Gavrilis:  What conclusions—so far—can be drawn from your project on Iraq’s textbooks?

Marr: I find the new textbooks a fascinating window on Iraq.  I am mainly looking at middle and high school texts on history, civics and the social sciences, but I also find myself being drawn into reading those on literature and religion as well. I see these texts as one source for understanding what current Iraqi leaders (especially political leaders) want the next generation to learn about Iraq and the world—and how they view it themselves.

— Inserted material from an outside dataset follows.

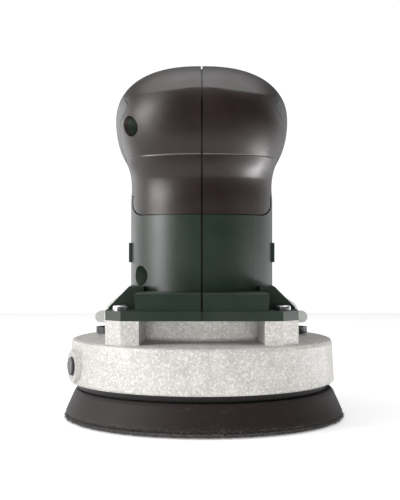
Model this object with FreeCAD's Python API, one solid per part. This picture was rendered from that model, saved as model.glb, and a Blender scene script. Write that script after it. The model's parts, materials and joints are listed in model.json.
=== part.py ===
"""A corded random orbital sander: backing pad, cast fan housing, upright motor and rear handle.

Millimetres. The origin is on the motor axis, in the plane of the hook tips that the tool rests on.
-Y is the tool's front, +Y runs along the handle to its rear end, and +Z is up.
Each function returns one named sub-part, and main() writes them all as STEP files.
"""

import FreeCAD
import Part
import math
import os

V = FreeCAD.Vector
X_AXIS, Y_AXIS, Z_AXIS = V(1, 0, 0), V(0, 1, 0), V(0, 0, 1)
FAR = 400.0  # longer than anything in the tool, for cutting tools

# ---------------------------------------------------------------- driving dimensions
# backing pad
PAD_RADIUS = 75.0
PAD_TOP_RADIUS = 69.3
HOOK_HEIGHT = 1.8
PAD_TOP = 15.5
PAD_CENTRE_HOLE_RADIUS = 9.0
DUST_HOLE_RADIUS = 5.0
DUST_HOLE_CIRCLE_RADIUS = 40.0
DUST_HOLE_COUNT = 8
CARRIER_RADIUS = 58.0
CARRIER_THICKNESS = 4.0
CARRIER_PROUD = 1.0

# random orbit drive
ORBIT_RADIUS = 2.5
ORBIT_REST_ANGLE = -60.0  # where the crank points at rest, degrees from +X about +Z
CLEARANCE = 0.3
BALL_CLEARANCE = 0.05

# fan housing (aluminium casting)
RIM_RADIUS = 72.0
RIM_TOP_RADIUS = 71.0
RIM_WALL = 4.0
RIM_BOTTOM = 19.1
DECK_EDGE_TOP = 42.0
DECK_CENTRE_TOP = 43.2
DECK_THICKNESS = 3.2
NECK_RADIUS = 40.0
NECK_WALL = 4.5
FLANGE_BOTTOM = 54.2
FLANGE_THICKNESS = 4.9
FLANGE_HALF_WIDTH = 48.8
FLANGE_HALF_DEPTH = 55.0
FLANGE_CHAMFER = 8.4
FLANGE_SCREW_X = 41.0
FLANGE_SCREW_Y = 45.0
LUG_INNER_X = 31.3
VENT_X, VENT_Y = 51.5, 8.0
VENT_RADIUS = 7.2
OUTLET_WIDTH, OUTLET_LOW, OUTLET_HIGH = 46.0, 21.0, 38.5

# lock button in the rim
LOCK_AZIMUTH = 67.0  # degrees from the front towards -X
LOCK_HEIGHT = 29.0
LOCK_BOSS_RADIUS = 8.5
LOCK_BUTTON_RADIUS = 4.8
LOCK_PIN_RADIUS = 2.5
FAN_RADIUS = 59.0
LOCK_NOTCHES = 12

# motor
SHAFT_RADIUS = 5.0
BEARING_SEAT_SHAFT_RADIUS = 7.5
CORE_BOTTOM, CORE_TOP = 88.0, 118.0
CORE_RADIUS = 33.5
ARMATURE_RADIUS = 19.0
ARMATURE_AIR_GAP = 0.6
COMMUTATOR_RADIUS, COMMUTATOR_BOTTOM, COMMUTATOR_TOP = 11.5, 127.0, 138.0
BRUSH_WIDTH, BRUSH_HEIGHT, BRUSH_LENGTH = 5.0, 7.0, 10.0
TOP_BEARING_BOTTOM = 141.0
BAFFLE_BOTTOM = 60.0

# plastic shells
MOTOR_RADIUS = 38.7
BODY_WALL = 3.8
GRIP_THICKNESS = 1.8
GROOVE = 0.35
SEAM_HALF_WIDTH = 0.3
SEAM_DEPTH = 0.7
BLOCK_HALF_WIDTH = 34.0
BLOCK_HALF_DEPTH = 54.0
BLOCK_TOP = 68.2
HANDLE_END = 158.0
SCREW_POCKET_RADIUS = 5.3
SCREW_HEAD_RADIUS = 3.6
SCREW_SHANK_RADIUS = 1.9
# where each shell screw crosses the middle plane, and how far out its head sits: (y, z, seat)
SHELL_SCREWS = [
    (-35.5, 153.4, 24.0),
    (-21.0, 76.0, 20.0),
    (24.0, 76.0, 18.0),
    (34.0, 174.0, 26.0),
    (80.0, 150.0, 14.0),
    (104.0, 146.5, 12.0),
    (148.0, 144.5, 10.0),
]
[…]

The project is still in its early stages and too early for conclusions. But several things strike me so far. The texts are in Arabic and are used throughout Iraq–except in Kurdish areas. The KRG has its own texts, as well as its own national narratives and heroes. So a separate “ethnic” identity is already putting down deep roots in Iraq. In the Arabic texts, the curriculum has been improved over Saddam’s day and appears to be much broader; courses offer a variety of subjects such as sociology, psychology, economics and geography, as well as Arab and European history. Especially in middle school, there appears to be much more emphasis on religion—Islam, but these texts are at great pains to avoid discussion of differences between the sects. Many texts emphasize the Quran and Hadiths, with explanations, including those that should shape political behavior, such as paying one‘s taxes.

One of the most striking things is what is not said, especially in history and social studies books. Texts avoid subjects which are controversial, and cannot be agreed upon, such as ethnic and sectarian differences.  So far I have not seen any discussion of the Saddam era, much less the U.S. occupation–at least in the history texts. But the civics texts do cover the current constitution and its provisions; how government works; what departments exist and how people can participate in local government. I was struck by a heavy emphasis in all these texts on human rights, including equality for women, at least in theory. Most of the texts emphasize the family as the basis of society.